Pour l’Empereur, cette force, c’est son droit divin. Il le proclame nettement. « Nous autres, Hohenzollern, s’écrie-t-il, nous tenons notre couronne du Ciel seul et c’est au Ciel seul que nous avons des comptes à rendre. » Mais ce droit divin n’est pas cependant celui de Louis XIV ou même de Frédéric II. Il sous-entend l’inspiration permanente d’en haut et se double d’une mission providentielle. Lorsque Guillaume II parle de ses sujets comme du « peuple enfin choisi par Dieu pour donner la paix au monde », il établit d’une manière péremptoire le caractère de la mission. Depuis le temps d’Israël, on n’avait plus osé s’exprimer en de pareils termes. C’est qu’en effet, il n’y a point là une simple fleur de rhétorique impériale : la conviction est sincère, absolue. Elle éclate de même dans chacune de ces allocutions grandiloquentes par lesquelles l’Empereur trace aux recrues leurs devoirs militaires, fait sentir aux matelots les austères beautés de leur carrière ou rappelle aux fonctionnaires de l’État les graves responsabilités qu’ils encourent.
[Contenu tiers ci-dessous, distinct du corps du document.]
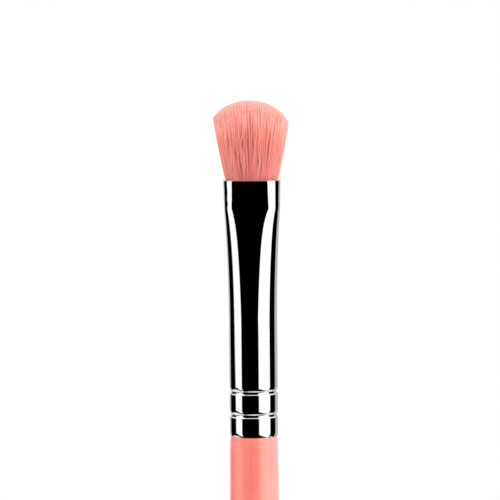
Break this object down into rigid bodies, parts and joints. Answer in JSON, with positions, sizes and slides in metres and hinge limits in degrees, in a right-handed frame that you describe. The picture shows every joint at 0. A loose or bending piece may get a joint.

Le 31 octobre 1892, on inaugure, à Wittenberg, la Schlosskirche ; c’est le moment de la polémique soulevée par le professeur Harnack à propos du fait miraculeux de la naissance du Christ ; le conseil suprême de l’Église de Prusse n’a pas osé prendre parti. Guillaume n’hésite pas ; il déclare solennellement que la naissance miraculeuse du Christ est une vérité fondamentale, un dogme. Il agit ainsi non par autocratisme, mais parce qu’il se croit inspiré. Son grand-père l’était avant lui. Dans le culte qu’il rend à Guillaume Ier, on ne relève pas seulement l’expression d’une affection reconnaissante, mais un hommage à l’Élu de Dieu. Il le loue en termes bibliques et prend soin de placer à côté de son image sur les monuments consacrés à sa gloire, une allégorie ailée qui est le symbole de cette Élection divine. Or, la plus belle qualité de Guillaume II, celle qui le rend si séduisant et donne tant de relief au moindre de ses actes, c’est la sincérité. Sans doute, il est habile ; mais son habileté est le produit naturel de son intelligence rapide, de sa facilité de travail et de ses connaissances générales, qui sont considérables ; il est habile par intuition ; il ne l’est pas par raisonnement. On ne peut attribuer une part de calcul, si petite soit-elle, aux rappels fréquents et le plus souvent spontanés qu’il fait du caractère surnaturel et providentiel de son pouvoir.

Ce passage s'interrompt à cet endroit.